Public policy agenda setting is a well-developed field of inquiry. Few public health scholars have paid attention to the subject or its constructs, however, and as a result we have accumulated little systematic knowledge on health policy agenda setting.

We do understand a few facets of the process. It is clear that the emergence of health issues onto policy agendas does not conform closely to criteria that many observers would call rational or equitable. The diseases of rich people are more likely to appear on health agendas than those of the poor.

The health problems of wealthy countries attract more research funding than the condi­tions that afflict less-developed nations. In many countries, hospitals and other tertiary care facilities that serve cura­tive functions, often directed toward members of wealthier socioeconomic classes, command larger percentages of national health budgets than do local-level primary health-care facilities that might address the health pro­blems of the poor.

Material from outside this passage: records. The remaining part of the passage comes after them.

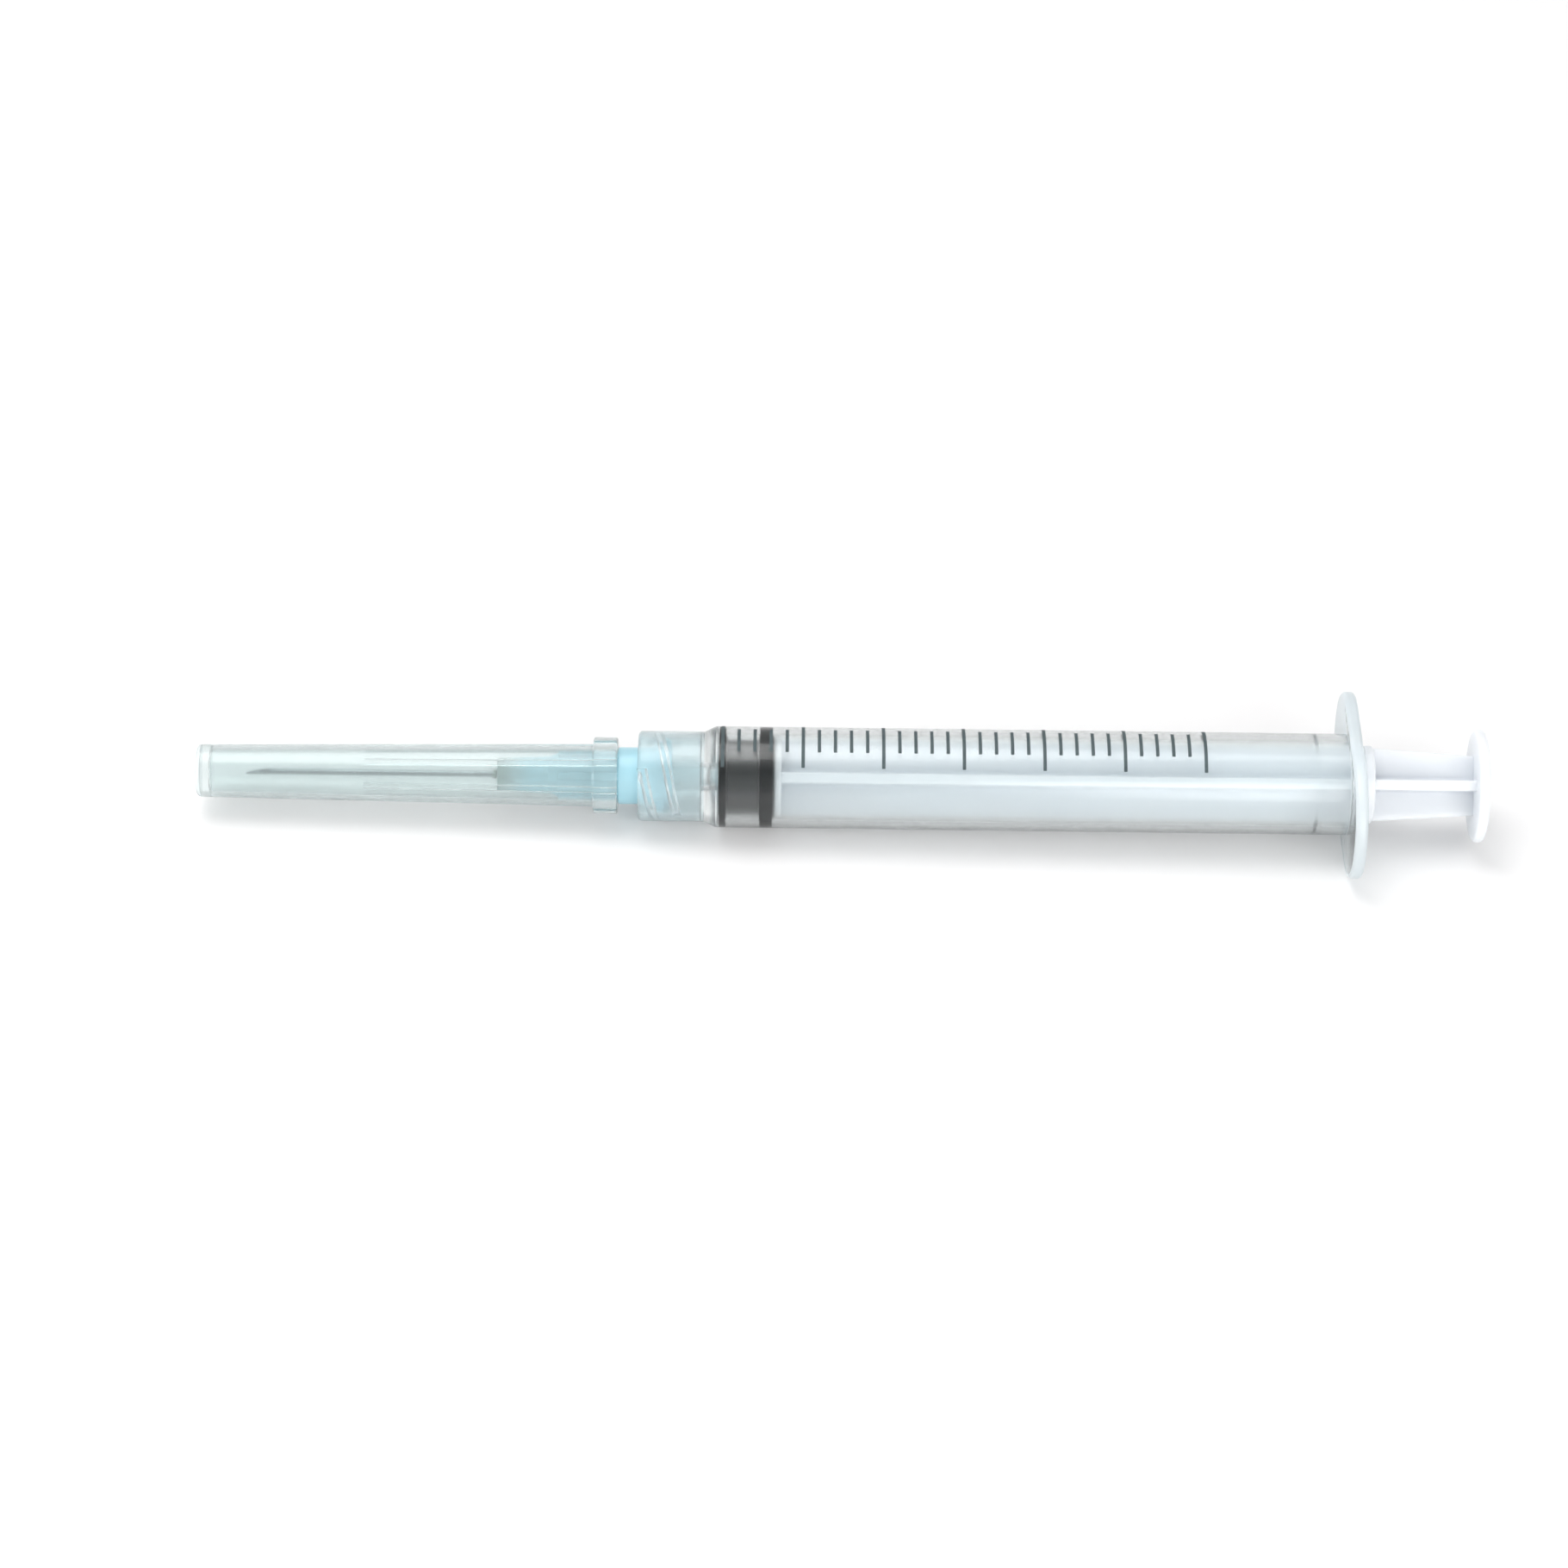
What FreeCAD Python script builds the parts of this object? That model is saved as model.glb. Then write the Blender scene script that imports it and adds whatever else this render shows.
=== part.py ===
import FreeCAD, Part
import math
import os

# A three millilitre Luer-lock syringe with a sheathed needle, its plunger pressed home.
# Millimetres. The origin is on the barrel's axis, at the front face of the finger flange.
# +X runs back along the axis to the thumb press, so the needle points along -X.
# The wings of the flange lie along Y, and +Z is up through the middle of the printed scale.

# Barrel
capacity_ml = 3.0
bore_dia = 8.76
barrel_wall = 0.87
full_mark_to_flange = 14.83
end_wall = 1.45
shoulder_length = 1.20
shoulder_setback = 0.20
mouth_flare = 0.35
bead_height = 0.12
bead_width = 0.90
bead_from_rear = 4.30
barrel_edge_bevel = 0.20

# Finger flange
flange_span = 23.0
flange_width = 13.0
flange_thickness = 1.30
flange_edge_bevel = 0.35

# Luer collar, its double thread and the male tip
collar_dia = 9.35
collar_depth = 6.60
collar_mouth_bevel = 0.40
thread_root_dia = 8.00
thread_crest_dia = 7.00
thread_lead = 5.00
thread_starts = 2
ridge_base_width = 1.00
ridge_crest_width = 0.40
thread_end_margin = 0.30
taper_on_diameter = 0.06
tip_length = 8.70
tip_end_dia = 3.94
tip_bore_dia = 2.00
tip_edge_bevel = 0.20

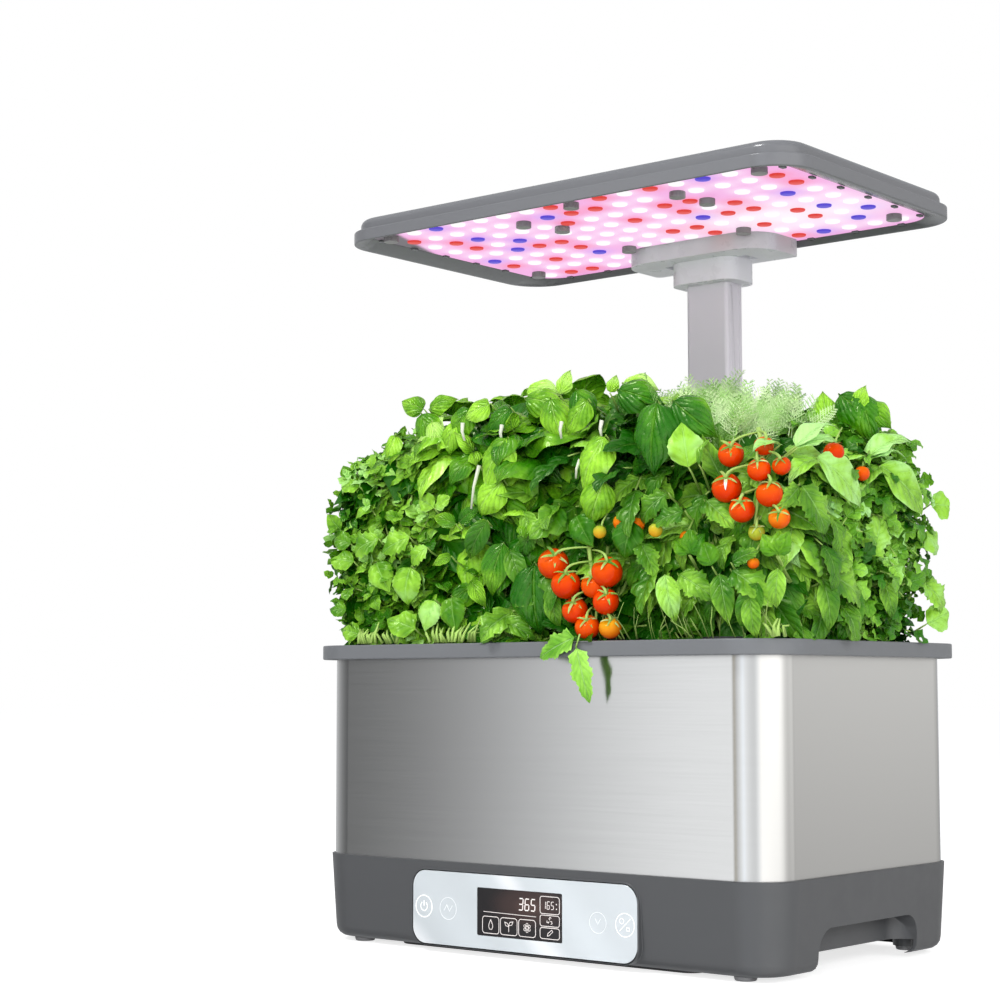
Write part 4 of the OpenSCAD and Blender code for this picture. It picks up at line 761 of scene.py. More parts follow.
def touch_marks(depth):
    """Key rings and signs on the fascia, two of them bright and two faint."""
    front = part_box("control_fascia")[0].y
    keys = Marks()
    keys.stroke(ring(-86.4, 30.2, 7.3), 0.75, True)
    keys.stroke(ring(-86.4, 30.2, 3.0, 24, 35, 290), 0.75)
    keys.stroke([(-86.4, 30.4), (-86.4, 34.2)], 0.75)
    keys.stroke(ring(83.2, 29.4, 7.3), 0.6, True)
    keys.stroke([(79.0, 25.6), (87.4, 33.4)], 0.5)
    keys.stroke(ring(80.6, 31.8, 1.7, 16), 0.45, True)
    keys.stroke([(84.4, 27.9), (86.6, 27.9), (86.6, 25.9), (84.4, 25.9)], 0.45, True)
    keys.done("touch_marks", front, depth, lit_mark("mark_white", (0.97, 0.97, 0.97), 0.25), "ribbon_grey")
    faint = Marks()
    faint.stroke(ring(-64.6, 30.0, 7.3), 0.5, True)
    faint.stroke([(-68.4, 28.4), (-65.8, 32.4), (-63.4, 28.2), (-60.8, 32.2)], 0.5)
    faint.stroke(ring(61.8, 29.4, 6.6), 0.5, True)
    faint.stroke([(59.6, 32.0), (61.8, 28.6), (64.0, 32.0)], 0.5)
    faint.done("faint_marks", front, depth, lit_mark("mark_faint", (0.90, 0.93, 0.96), 0.05), "fascia_gloss")


def build_fascia(sizes, colours):
    """Glossy fascia, display window, and the marks on both."""
    edge = 0.0003
    refined("fascia_plate", "control_fascia", "planter", "fascia_gloss",
            fascia_gloss("fascia_gloss", colours.fascia), edge)
    refined("display_glass", "display_window", "planter", "window_gloss", window_glass("window_gloss"), edge)
    display_figures(sizes.mark_depth)
    touch_marks(sizes.mark_depth)


# ---------- LED board ----------

def led_places(node):
    """Centres of the lenses in a node, from the clusters of its mesh."""
    mesh = bmesh.new()
    mesh.from_mesh(nodes[node].data)
    bmesh.ops.remove_doubles(mesh, verts=mesh.verts, dist=0.00001)
    places, seen = [], set()
    for start in mesh.verts:
        if start in seen:
            continue
        island, reach = [], [start]
        while reach:
            v = reach.pop()
            if v in seen:
                continue
            seen.add(v)
            island.append(v.co.copy())
            reach.extend(e.other_vert(v) for e in v.link_edges)
        places.append(tuple((min(c[i] for c in island) + max(c[i] for c in island)) / 2 for i in range(2)))
    mesh.free()
    return places


def lens_form(crown):
    """One low LED lens on the origin, face down."""
    radius, sunk = 0.0053, 0.0007
    low, high = (Vector(c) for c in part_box("led_lenses_white"))
    low.z += sunk
    rest_mode()
    bpy.ops.mesh.primitive_cylinder_add(vertices=20, radius=radius, depth=high.z - low.z,
                                        location=(0, 0, (low.z + high.z) / 2))
    lens = bpy.context.object
    bpy.ops.object.transform_apply(location=True)
    edit(lens)
    bpy.ops.mesh.select_all(action="DESELECT")
    mesh = bmesh.from_edit_mesh(lens.data)
    for e in mesh.edges:
        e.select_set(all(v.co.z < low.z + 0.0001 for v in e.verts))
    bmesh.update_edit_mesh(lens.data)
    bpy.ops.mesh.bevel(offset=crown, segments=2)
    rest_mode()
    return taken(lens)


# Lens colour, strength, the painted glow that a lens spills on the board, and how far it spreads
LENSES = {
    "white": ((1.0, 0.98, 1.0), 1.0, (1.0, 0.85, 1.0), 0.0068),
    "red": ((0.78, 0.055, 0.045), 0.95, (0.95, 0.26, 0.42), 0.0075),
    "blue": ((0.10, 0.065, 0.66), 0.95, (0.62, 0.40, 0.95), 0.0075),
}


def build_lenses(kind, places, form):
    """All lenses of one colour."""
    colour, strength = LENSES[kind][:2]
    batch = Batch()
    batch.place(form, [(x, y, 0.0) for x, y in places], (1, 0, 0), (0, 0, 1), 1.0, 0.5)
    piece = batch.done("led_domes_" + kind)
    f = Finish("led_" + kind, colour, 0.35, specular_ior_level=0.2, emission_strength=strength)
    dark, dim = shade(colour, 0.05), shade(colour, 0.1)
    f.set("Base Color", f.ramp(f.noise(500, 2, 0.5), ((0.3, dark), (0.7, dim))))
    f.set("Emission Color", f.ramp(f.noise(300, 2, 0.5), ((0.3, shade(colour, 0.93)), (0.7, colour))))
    dress(piece, f.material)
    settle(piece)
    mount(piece, "lamp", "led_" + kind, "led_lenses_" + kind)


def board_form(step):
    """The LED board as a fine grid, so that it can carry a colour at every point."""
    low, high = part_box("led_board")
    across, along = high.x - low.x, high.y - low.y
    radius = 0.0278
    rest_mode()
    bpy.ops.mesh.primitive_grid_add(x_subdivisions=int(across / step), y_subdivisions=int(along / step),
                                    size=1)
    board = named(bpy.context.object, "led_panel")
    for v in board.data.vertices:
        x, y = v.co.x * across, v.co.y * along
        inner = Vector((max(-across / 2 + radius, min(across / 2 - radius, x)),
                        max(-along / 2 + radius, min(along / 2 - radius, y))))
        off = Vector((x, y)) - inner
        if off.x and off.y:
            off = off.normalized() * max(abs(off.x), abs(off.y))
        v.co = (inner.x + off.x, inner.y + off.y + (low.y + high.y) / 2, low.z)
    edit(board)
    bpy.ops.mesh.normals_make_consistent(inside=False)
    rest_mode()
    press(board, "SOLIDIFY", thickness=high.z - low.z,
          offset=1 if board.data.polygons[0].normal.z < 0 else -1)
    if min(v.co.z for v in board.data.vertices) < low.z - 0.0002:
        for v in board.data.vertices:
            v.co.z += high.z - low.z
    return board


def blended(light, colour, share):
    """Rows of colours, each moved towards one colour by its own share."""
    return light * (1 - share[:, None]) + np.array(colour) * share[:, None]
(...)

At a general level we understand why such imbal­ances exist: The distribution of power and wealth within and across societies heavily shape which health condi­tions are identified as problems, which health problems receive attention, and which health causes receive public and private resources. The problem lies in understand­ing the specific dynamics of these processes.

What influ­ence does the public framing of a health issue have on its likelihood of appearing on a national agenda? Under what conditions do policy monopolies - networks of actors that hold the power to control and define health issues in ways advantageous to themselves - fall? Why do some health causes such as HIV/AIDS control rise to global prominence while other high-burden diseases such as malaria struggle for attention? How is the global health agenda formed? These constitute some of the central questions for future research on agenda setting in public health policy.

Conclusion. It is useful to consider explicitly how health agendas are formed, both nationally and globally. Doing so reminds us that resources are scarce, not all needs can be met, and factors beyond rational deliberation and careful consider­ation of evidence shape the process. The five models dis­cussed in this chapter - rationality; incrementalism; legitimacy, feasibility, support; streams; punctuated equili­bria - offer alternative understandings of the agenda-setting process. Ideas from each may help in advancing our limited knowledge of how health agendas are formed, and what actors may do to alter health policy priorities.